Damsels in Distress

Thank heavens for Greta Gerwig. Yes, she might have embarrassed herself by taking the romantic lead in last year’s Arthur, but her performance in Damsels in Distress is one of the few elements that doesn’t make you want to tear your hair out. At its best, Stillman’s film is funny and authentic in its take on friendships and relationships, but at its worst it is stilted, obnoxious and bears a bizarre resemblance to a corny soap opera.

Violet (Greta Gerwig) is an oddball young woman who lives in a mini sorority set-up with her two best friends, Heather (Carrie MacLemore) and Rose (Megalyn Echikunwoke).

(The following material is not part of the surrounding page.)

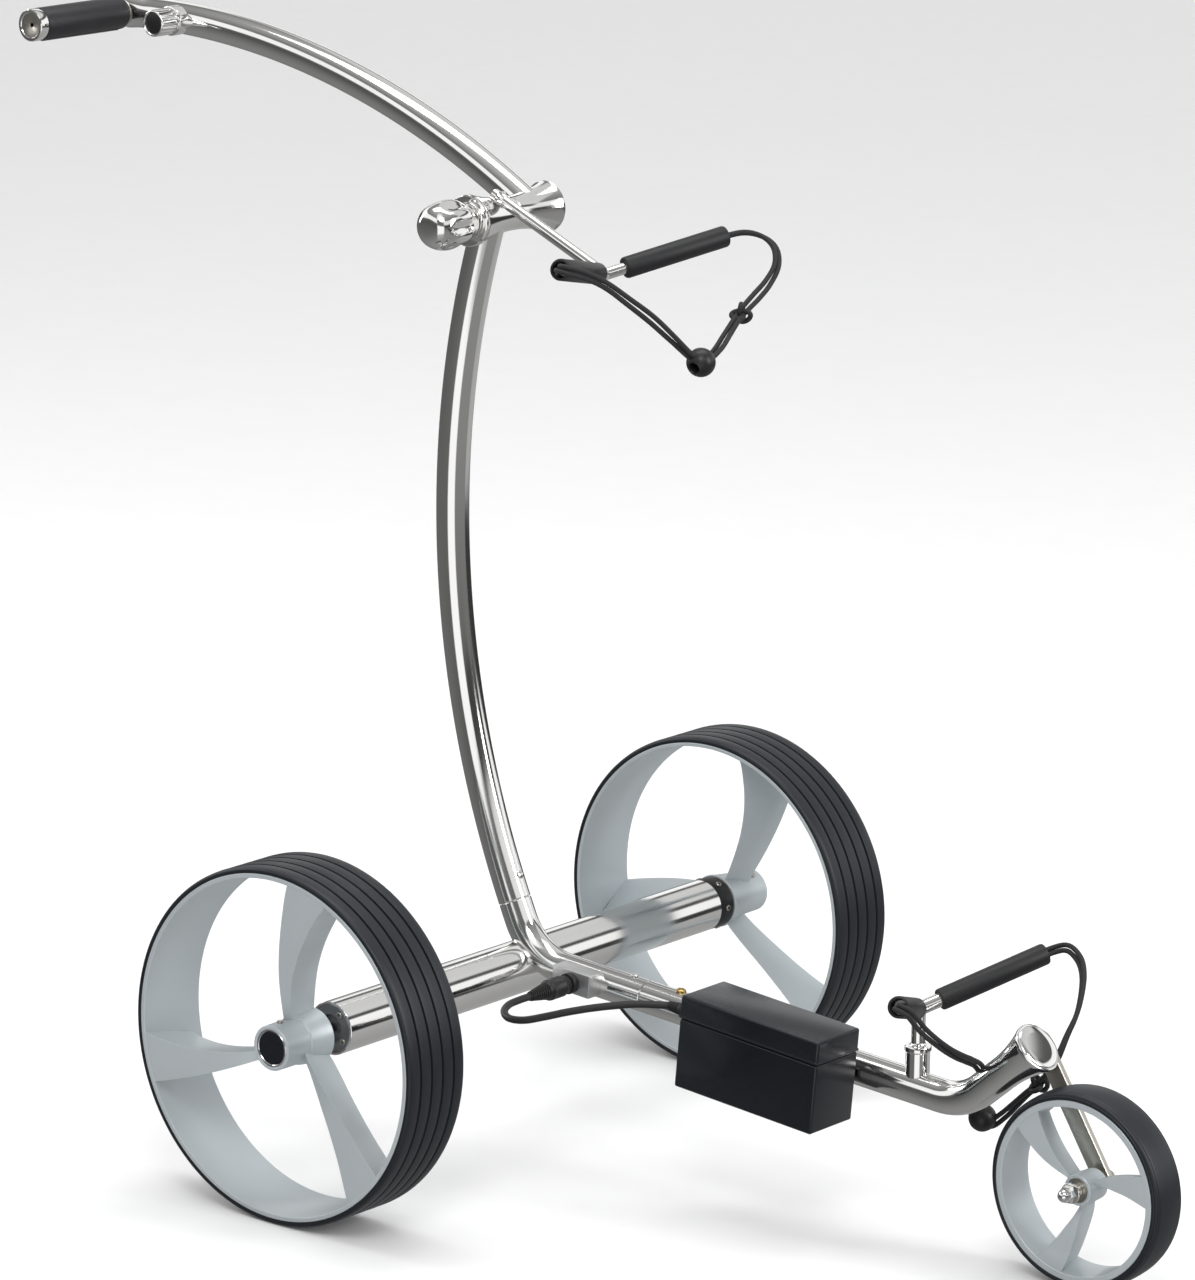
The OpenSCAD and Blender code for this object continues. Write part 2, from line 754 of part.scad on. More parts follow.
module front_bearings() {
    row() color(brushed) for (y = [-front_hub_y, front_hub_y - 5]) difference() {
        y_bar(wheelbase, front_r, y, y + 5, 10);
        y_bar(wheelbase, front_r, y - 1, y + 6, front_axle_r + run_fit);
    }
}

// ---------- lower mast, joint and upper cradle ----------

// Half of the joint's hourglass: narrow at the seam, wide at the outer end
module barrel_solid(len, r0, r1) {
    steps = 6;
    for (i = [0 : steps - 1]) {
        t0 = i / steps;
        t1 = (i + 1) / steps;
        translate([0, 0, len * t0])
            cylinder(h = len / steps, r1 = r0 + (r1 - r0) * pow(t0, 2), r2 = r0 + (r1 - r0) * pow(t1, 2));
    }
}

module near_barrel_solid() {
    along_y(hinge.x, seam_y - touch / 2, hinge.z) mirror([0, 0, 1])
        barrel_solid(barrel_len, barrel_r, barrel_flare_r);
}

module far_barrel_solid() {
    along_y(hinge.x, seam_y + touch / 2, hinge.z) barrel_solid(barrel_len, barrel_r, barrel_flare_r);
}

module lower_mast() {
    row() color(steel) difference() {
        arc_bar(mast_centre, mast_bend, mast_top_a, mast_seam_a - seam_gap_a, tube_r);
        arc_bar(mast_centre, mast_bend, mast_top_a - 1, mast_seam_a + 1, bore_r);
        near_barrel_solid();
        button_frame() cylinder(h = 20, r = button_hole_r);
    }
}

module near_barrel() {
    end_y = seam_y - touch / 2 - barrel_len;
    row() color(steel) difference() {
        union() {
            near_barrel_solid();
            y_bar(hinge.x, hinge.z, end_y - 2, end_y, 20);
            y_bar(hinge.x, hinge.z, end_y - 6, end_y - 2, 21.5);
        }
        y_bar(hinge.x, hinge.z, end_y - 8, seam_y + 1, bolt_r + run_fit);
    }
}

// Frame on the front side of the mast, just above the seam, where the snap button comes out
module button_frame() {
    a = mast_seam_a - 1.4;
    translate([mast_centre.x + mast_bend * cos(a), 0, mast_centre.z + mast_bend * sin(a)])
        rotate([0, 270 - a, 0]) children();
}

module mast_button() {
    row() color(steel) button_frame() button_shape();
}

module clamp_knob() {
    steps = 12;
    half_l = 25;
    half_r = 21;
    y0 = seam_y - touch / 2 - barrel_len - 6 - touch;
    profile = concat([[0, -half_l]],
        [for (i = [1 : steps - 1]) [half_r * pow(sin(180 * i / steps), 0.8), -half_l * cos(180 * i / steps)]],
        [[0, half_l]]);
    row() color(steel) difference() {
        along_y(hinge.x, y0 - half_l, hinge.z) {
            rotate_extrude($fn = 64) polygon(profile);
            translate([0, 0, 8]) cylinder(h = half_l - 8, r = 15);
        }
        y_bar(hinge.x, hinge.z, y0 - 34, y0 + 2, bolt_r + run_fit);
        for (a = [0 : 60 : 300])
            translate([hinge.x, 0, hinge.z]) rotate([0, a, 0]) y_bar(0, 27.5, y0 - 52, y0 + 2, 9);
    }
}

module upper_rod() {
    row() color(steel) difference() {
        union() {
            bar(upper_root, upper_apex, upper_arm_r);
            translate(upper_apex) sphere(r = upper_arm_r + 0.3);
        }
        near_barrel_solid();
    }
}

module upper_arms() {
    row() color(steel) difference() {
        for (tip = [upper_tip, mirrored(upper_tip)]) arm(upper_apex, tip, upper_arm_r);
        bar(upper_root, upper_apex, upper_arm_r);
        translate(upper_apex) sphere(r = upper_arm_r + 0.3);
    }
}

module upper_sleeves() {
    row() color(black)
        for (tip = [upper_tip, mirrored(upper_tip)]) sleeve(upper_apex, tip, upper_arm_r);
}

module upper_bungee() {
    row() color(black) cord(upper_route, bungee_d, [1, 0, 0]);
}

module upper_ball() {
    row() color(black) {
        translate(upper_ball_at) sphere(r = ball_d / 2);
        translate(upper_knot_at) sphere(r = knot_r);
    }
}

// ---------- upper mast, grip and speed knob ----------

module flare_frame() {
    translate(handle_top) rotate([0, -flare_tilt, 0]) rotate([0, 90, 0]) children();
}

module flare_solid() {
    flare_frame() {
        sphere(r = tube_r + 0.06);
        cylinder(h = 12, r1 = tube_r - 0.1, r2 = tube_r + 1);
        translate([0, 0, 12]) cylinder(h = flare_len - 12, r1 = tube_r + 1, r2 = flare_r);
    }
}

module cap_solid() {
    flare_frame() {
        translate([0, 0, flare_len]) cylinder(h = cap_len - 8, r = flare_r);
        translate([0, 0, flare_len + cap_len - 8]) cylinder(h = 5, r1 = flare_r, r2 = flare_r - 3);
        translate([0, 0, flare_len + cap_len - 3]) cylinder(h = 3, r1 = flare_r - 3, r2 = flare_r - 7);
    }
}

module upper_mast() {
    row() color(steel) difference() {
        union() {
            arc_bar(handle_centre, mast_bend, handle_low_a, 90, tube_r);
            flare_solid();
        }
        arc_bar(handle_centre, mast_bend, handle_low_a - 1, 90, bore_r);
        flare_frame() {
            sphere(r = bore_r + 0.06);
            cylinder(h = flare_len + 1, r = bore_r - lap_step);
        }
        far_barrel_solid();
        y_bar(speed_x, speed_z, 20, mast_offset, 3.5);
    }
}

module far_barrel() {
    y0 = seam_y - touch / 2 - barrel_len - 6;
    row() color(steel) {
        difference() {
            far_barrel_solid();
            y_bar(hinge.x, hinge.z, seam_y - 1, seam_y + barrel_len + 2, bolt_r);
        }
        y_bar(hinge.x, hinge.z, y0 - 30, seam_y + barrel_len - 1, bolt_r);
    }
}

module mast_cap() {
    row() color(black) {
        cap_solid();
        flare_frame() translate([0, 0, flare_len - 10]) cylinder(h = 11, r = bore_r - lap_step);
    }
}

module grip_core() {
    row() color(steel) difference() {
        y_bar(-grip_back, grip_z, grip_tip_y + 10, mast_offset, 11);
        y_bar(-grip_back, grip_z, grip_tip_y + 9, grip_root_y - 6, 9);
        flare_solid();
        cap_solid();
    }
}

module grip_sleeve() {
    row() color(black) difference() {
        union() {
            y_bar(-grip_back, grip_z, grip_tip_y + 10, grip_root_y - 3, grip_d / 2);
            along_y(-grip_back, grip_root_y - 3, grip_z) cylinder(h = 2.5, r1 = grip_d / 2, r2 = grip_d / 2 - 2);
        }
        y_bar(-grip_back, grip_z, grip_tip_y, grip_root_y + 1, 11);
    }
}

module grip_end_cap() {
    row() color(steel) difference() {
        union() {
            y_bar(-grip_back, grip_z, grip_tip_y, grip_tip_y + 10, grip_d / 2 - 0.4);
            y_bar(-grip_back, grip_z, grip_tip_y + 10, grip_tip_y + 22, 9);
        }
        along_y(-grip_back, grip_tip_y - 0.1, grip_z) cylinder(h = 3.1, r1 = 12, r2 = 8);
        y_bar(-grip_back, grip_z, grip_tip_y - 1, grip_tip_y + 8, 2);
    }
}

// Round foot of the speed knob, shaped to the side of the mast
module speed_bezel() {
    row() color(steel) difference() {
        y_bar(speed_x, speed_z, bezel_y, mast_offset - tube_r + 6, 13);
        arc_bar(handle_centre, mast_bend, 85, 90, tube_r);
        y_bar(speed_x, speed_z, bezel_y - 1, mast_offset, knob_shaft_r + run_fit);
    }
}

module speed_sensor() {
    row() color(dark_grey) y_bar(speed_x, speed_z, sensor_y, 55, 8);
}

module speed_knob() {
    flutes = 18;
    row() color(steel) difference() {
        union() {
            y_bar(speed_x, speed_z, 8, bezel_y - touch, 11.75);
            y_bar(speed_x, speed_z, bezel_y - touch, sensor_y - touch, knob_shaft_r);
        }
        y_bar(speed_x, speed_z, 7, 9.5, 9.6);
        for (i = [0 : flutes - 1])
            translate([speed_x, 0, speed_z]) rotate([0, i * 360 / flutes, 0]) y_bar(0, 12.6, 10, 27, 1.4);
    }
}

axle_tube();
frame_tube();
mast_spigot();
socket_block();
power_socket();
controller();
left_motor();
right_motor();
left_gearbox();
right_gearbox();
left_flange();
right_flange();
flange_screws();
power_plug();
power_lead();
lead_gland();
front_beam();
beam_spigot();
head_cap();
beam_screw();
beam_button();
fork_leg();
front_axle();
axle_nut();
battery_case();
battery_lid();
battery_cells();
battery_bracket();
cradle_post();
lower_arms();
lower_sleeves();
lower_bungee();
lower_ball();
left_rim();
left_tyre();
left_shaft();
right_rim();
right_tyre();
right_shaft();
front_rim();
front_tyre();
front_bearings();
lower_mast();
near_barrel();
upper_rod();
upper_arms();
upper_sleeves();
upper_bungee();
upper_ball();
mast_button();
clamp_knob();
upper_mast();
far_barrel();
mast_cap();
grip_core();
grip_sleeve();
grip_end_cap();
speed_bezel();
speed_sensor();
speed_knob();
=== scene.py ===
"""The looks of an electric golf trolley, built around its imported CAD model.

Every shape is drawn in millimetres from the middle of the rear axle on the ground,
with X forward, Y to the left and Z up, and is moved into the row frame as it is finished.
"""

import logging
import math
from dataclasses import dataclass
from enum import Enum
from typing import Callable, Iterable, Sequence

import bmesh
import bpy
from mathutils import Matrix, Vector


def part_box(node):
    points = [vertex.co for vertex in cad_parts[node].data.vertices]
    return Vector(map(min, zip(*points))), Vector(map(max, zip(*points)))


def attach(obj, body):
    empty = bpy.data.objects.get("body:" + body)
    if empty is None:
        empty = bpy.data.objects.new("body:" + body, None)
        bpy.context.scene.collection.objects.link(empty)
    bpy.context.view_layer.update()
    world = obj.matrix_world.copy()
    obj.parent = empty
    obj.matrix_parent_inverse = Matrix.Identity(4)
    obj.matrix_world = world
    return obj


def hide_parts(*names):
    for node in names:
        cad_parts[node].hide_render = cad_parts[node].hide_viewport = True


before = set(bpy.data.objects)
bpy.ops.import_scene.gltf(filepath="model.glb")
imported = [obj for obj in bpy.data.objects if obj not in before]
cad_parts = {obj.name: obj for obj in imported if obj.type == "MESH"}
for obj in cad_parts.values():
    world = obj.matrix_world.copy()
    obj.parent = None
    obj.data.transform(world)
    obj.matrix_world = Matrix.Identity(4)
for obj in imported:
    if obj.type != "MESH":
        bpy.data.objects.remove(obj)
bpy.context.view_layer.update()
LOG = logging.getLogger("trolley")

MM = 0.001
AXLE_LOW, AXLE_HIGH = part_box("axle_tube")
AXLE_X = (AXLE_LOW.x + AXLE_HIGH.x) / 2 / MM
TO_ROW = Matrix.Scale(MM, 4) @ Matrix.Translation((AXLE_X, 0.0, 0.0))
Y_AXIS = Vector((0.0, 1.0, 0.0))
Point = Sequence[float]
Profile = Sequence[tuple[float, float]]
Socket = bpy.types.NodeSocket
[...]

They all dress – and to a certain extent even behave – like Stepford Wives, down to Rose’s cut-glass English accent, and their modus operandi seems to be seeking out loser boys and crafting them into suitable boyfriends. When unsupecting transfer student Lily (Analeigh Tipton) turns up, the girls pounce on her, taking her under their wing and introducing her to their way of life.

When not seeking out loser boys, the girls spend their days at a suicide prevention clinic, doling out free doughnuts to the depressed and signing them up for therapeutic tapdancing classes. Lily is swept along with the girls’ crusade, but also finds herself having boy troubles, with a French grad student and a mystery man called Charlie (Adam Brody). Meanwhile, Violet gets her heart broken by her moronic boyfriend Frank and wanders off to a motel where she discovers a bar of soap that smells so delightful she finds her spirits raised. Running alongside the whole thing is Violet’s continuing obsession to create a new dance craze. You get the idea. It’s just…I don’t even know.

Essentially – as the above paragraph may have indicated – this film DOESN’T HAVE A STORY. It more closely resembles a series of episodes in a TV show, run together in one go, like when you’re lying on your sofa on a Tuesday afternoon and you end up watching seven episodes of Greek because the remote is on the other side of the room. Ultimately, in place of a solid plot is a collection of events surrounding the same characters and themes: love, break-ups, sex, being a weirdo. Perhaps the thing closest to what you would call a throughline is Violet’s pervading ambition to invent a new dance craze, but even that falls by the wayside in favour of odd offshoot strands: Heather’s colour-dyslexic boyfriend Thor, the tapdancing depressives (including a cameo from Aubrey Plaza), the girls’ campaign to send soap to one of the particularly odorous fraternity houses.

Stillman’s writing smacks of self-indulgence, leaning towards funny musings and observations rather than a through-line that is solid and character driven. Frequently, the characters embark upon conversations that just don’t lend themselves to the context in which they are delivered – an irritatingly long and unfunny exchange about the spelling of the name “Xavier”, for instance. Perhaps the idea is to reflect the inanity of the majority of human interaction but, in the context of a deliberately heightened film such as this, Whitman’s script often feels more pretentious than authentic.

Perhaps the most frustrating thing about Stillman’s film, though, is seeing its potential squandered. Gerwig is truly charming as the slightly tragic Violet, who moves through life with the best intentions but finds herself consistently let down by the world’s inability to understand her. There is also a great deal of truth to be found within her complicated friendship with Lily. Stillman cleverly points out the hypocrisies and shifting statuses inherent to a close friendship between two young women such as Violet and Lily, and it feels as though there is an interesting story to be fleshed out between these two. Ultimately, however, like every other strand in Damsels in Distress, Lily and Violet’s story is swamped by the slack, self-indulgent storytelling.